When a relationship ends your future feels uncertain. You feel completely alone when the person you lived with or have spoken to every day is suddenly not there anymore. But actually, it was amazing to feel that there was another family I could be a part of, if I chose to. So for me, getting over a breakup was about falling in love with queer culture all over again. This trip made me more resilient towards heartbreak because I met amazing queer people, who provided a different type of love, one that I experienced in beautiful moments with people that I barely knew.
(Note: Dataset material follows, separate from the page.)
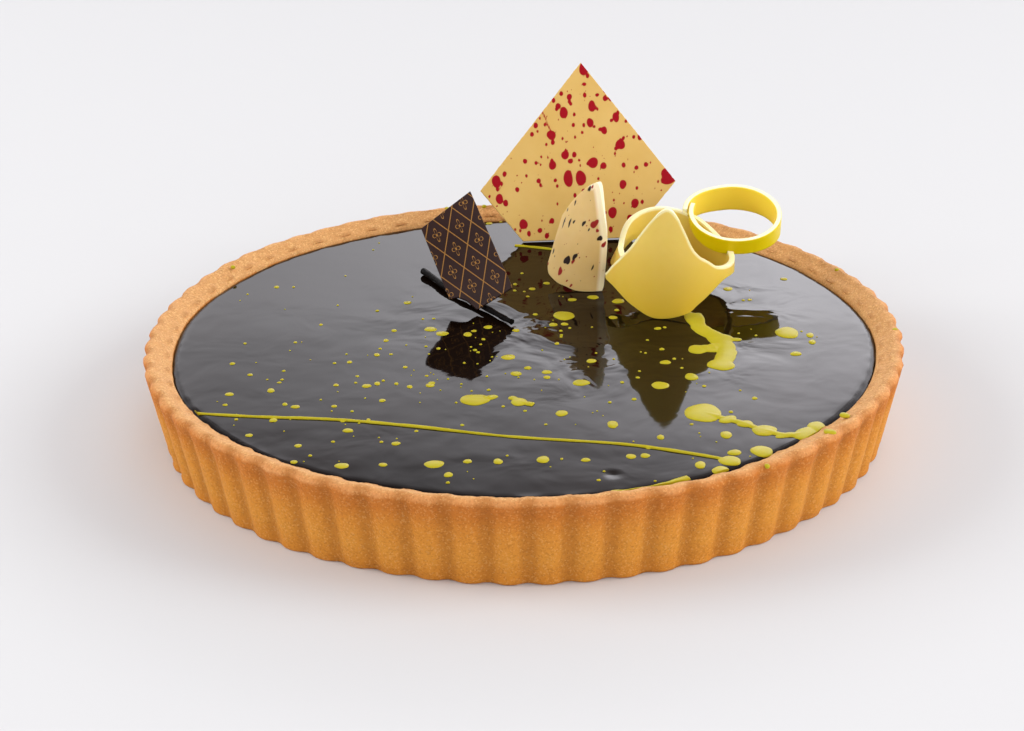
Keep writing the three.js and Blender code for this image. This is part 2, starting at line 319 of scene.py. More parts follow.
def pastry_finish():
    """Baked shortcrust: sandy, golden, darker just under the rim and paler on top, with painted shade darkening
    the creases of the flutes.
    """
    finish, tree, shader = new_finish("pastry")
    place = object_place(tree)
    coarse, fine = mottling(tree, 55, 700)
    height = maths(tree, "DIVIDE", parts_of(tree, place)["Z"], RIM_HEIGHT)
    patchy = maths(tree, "MULTIPLY", maths(tree, "SUBTRACT", coarse, 0.5), 0.16)
    body = ramp(tree, maths(tree, "ADD", height, patchy), [
        (0.0, srgb(198, 126, 38)), (0.3, srgb(208, 140, 50)), (0.6, srgb(206, 134, 46)),
        (0.82, srgb(192, 114, 36)), (0.93, srgb(190, 112, 40)), (0.98, srgb(210, 144, 84))])
    top = attribute(tree, "top")
    rim = mixed(tree, top, body, srgb(213, 157, 98))
    # Painted shade in the flute creases: the colour of the valleys is darkened towards a deep brown
    shade = maths(tree, "MULTIPLY", attribute(tree, "crease"), 0.42)
    crease_shaded = mixed(tree, shade, rim, srgb(152, 90, 24))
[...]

I think when a relationship ends it feels like a door is closing, but writing the book, it felt like a lot of others were opening. I saw different models of what life can look like: I met people who had created drag families, people who were in non-monogamous relationships, people who had a traditional marriage – whatever that is – and they all showed me there are different ways of doing things. I think because queer people haven't had these things handed to us, we've created alternate models of family structures and reenvisaged what love is. Like the family I met in Sweden. Ultimately what I learnt is that love – and queerness – is about living by your desire, not worrying too much about right or wrong or good or bad ways of doing things and creating a structure that works for you. That maybe the important thing is to figure out what your desire is, whether that is to marry and have kids or to create a new structure of family, and to stop making decisions based on the boxes that are already there. I think that’s a lesson we can learn from queer culture, whatever our sexuality.
What do you wish you’d known about love?
Just because a relationship didn’t have a happy ending, or didn’t last a lifetime, that doesn’t mean it wasn’t a great love.